On the weeks I know I will be short on time, I cut up whatever meat I have on hand (usually short ribs or chicken breasts) make this marinade and toss it in. Over the next few days, I’ll cook it up little by little incorporating it to whatever dish I decide for the day.
Whenever I decide to make tacos, I usually buy more corn tortillas than I need and freeze the leftovers for another day. If you toast it over a (clean) gas burner, it reheats well and becomes soft and pliable in the middle and toasty crisp on the edges. I happened to have some frozen corn tortillas in the freezer and decided to make quick tacos.
You can really top this with whatever you’d like. On this particular day, I ran out of cheese, sour cream, parsley, avocados… pretty much every traditional taco ingredient and put my meat on a bed of mixed greens, topped it with Sriracha and sesame seeds.
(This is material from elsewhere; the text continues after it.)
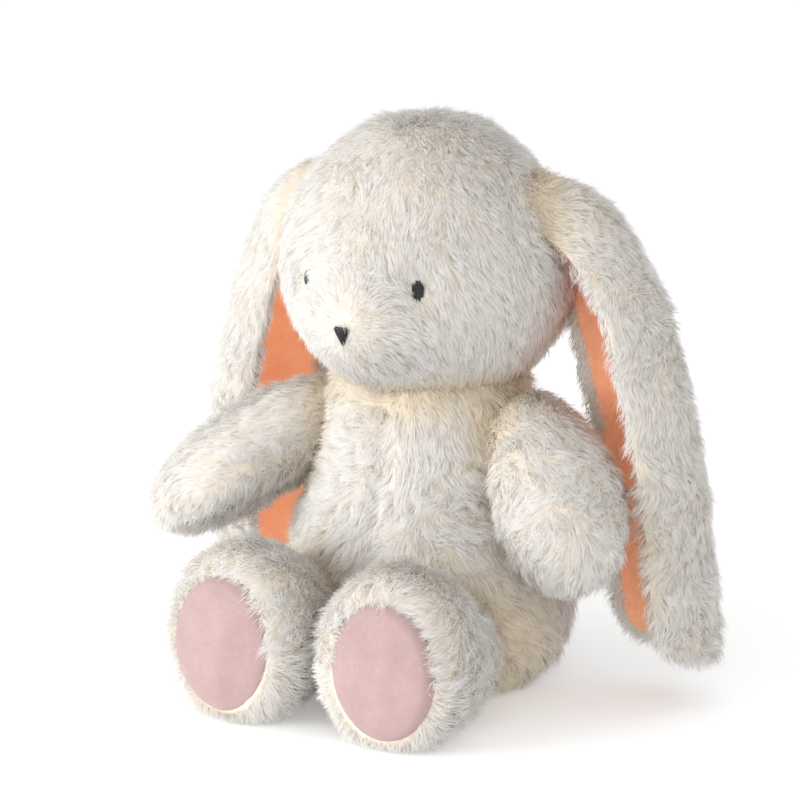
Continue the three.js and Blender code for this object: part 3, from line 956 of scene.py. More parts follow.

It still turned out delicious.
Easy Galbi Tacos
For the marinated meat:
½ c. brown sugar, packed
½ c. soy sauce
¼ c. water
2 tbsp. mirin (rice wine)
2 tbsp. balsamic vinegar
2 tsp. granulated garlic
1 tbsp. sesame oil
½ tsp. freshly ground black pepper
2 lbs. of meat, cut into strips (I usually use chicken breasts or short ribs)
- In a large glass bowl, whisk all the ingredients (minus the meat) until combined.
- Place meat into bowl, turning to coat.
- Cover bowl with plastic wrap and put into the fridge to marinate.
For the tacos:
½ lb. mixed greens
12 corn tortillas, toasted
¾ lb. cooked, marinated meat
toasted sesame seeds
- Cook the meat to desired doneness.
- Top toasted tortillas with mixed greens.
- Top with meat, Sriracha and sesame seeds.